Ertesi sezon Özkan Sümer’in koordinasyonundaki Konyaspor Ligin bitmesine üç hafta varken şampiyonluğunu ilan etti ve siz de o sevinci yaşadınız. O sezona dair sizde özel olan anılarınız var mı? Mesela ben Uşak’ta hakemin Konyaspor’u adeta biçtiği Babaeski maçının, deplâsmanda 4-1 mağlubiyetle biten Kuşadası maçının ve Şenlikköy’de Seydiç’in penaltı kaçırdığı ve Konyaspor’un 3-1 kazandığı maçın önemli bir yol haritası olduğunu düşünüyorum, ne dersiniz?
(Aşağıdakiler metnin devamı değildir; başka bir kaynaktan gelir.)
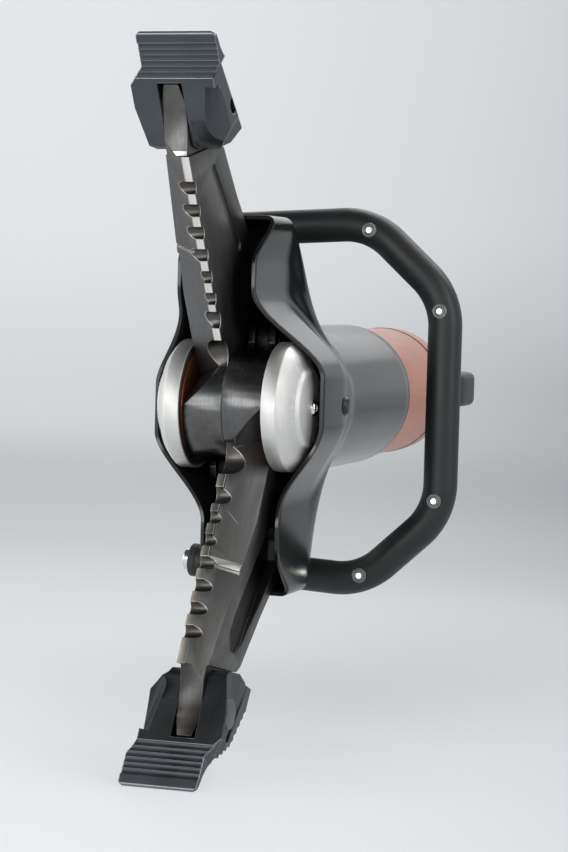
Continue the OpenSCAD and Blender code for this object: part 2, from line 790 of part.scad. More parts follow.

Yanılmıyorsam bir önceki sezon Tarsus maçından dolayı 5 maç ceza almıştık. Bu kadar da fikstür gereği deplasman maçı var. Bunca maçı peş peşe dış sahada oynamamıza rağmen ligi şampiyon tamamlamayı başardık. O senenin tamamı bir başarı hikâyesidir. Tüm doğruların bir araya geldiği bir sezondu. Öncelikle Özkan hocanın toplamda kulübü yönetmesi ve kulübün de buna uyum göstermesi, tabi ki bütçe ve siyasi destek. Taraftara da ayrı bir parantez açmak gerek, o sezon perşembe günü çift kale antrenmanımıza bile 5 bin taraftarın geldiği bir sezondu. Tüm unsurları ile herkesin çok keyif aldığı bir sezondu.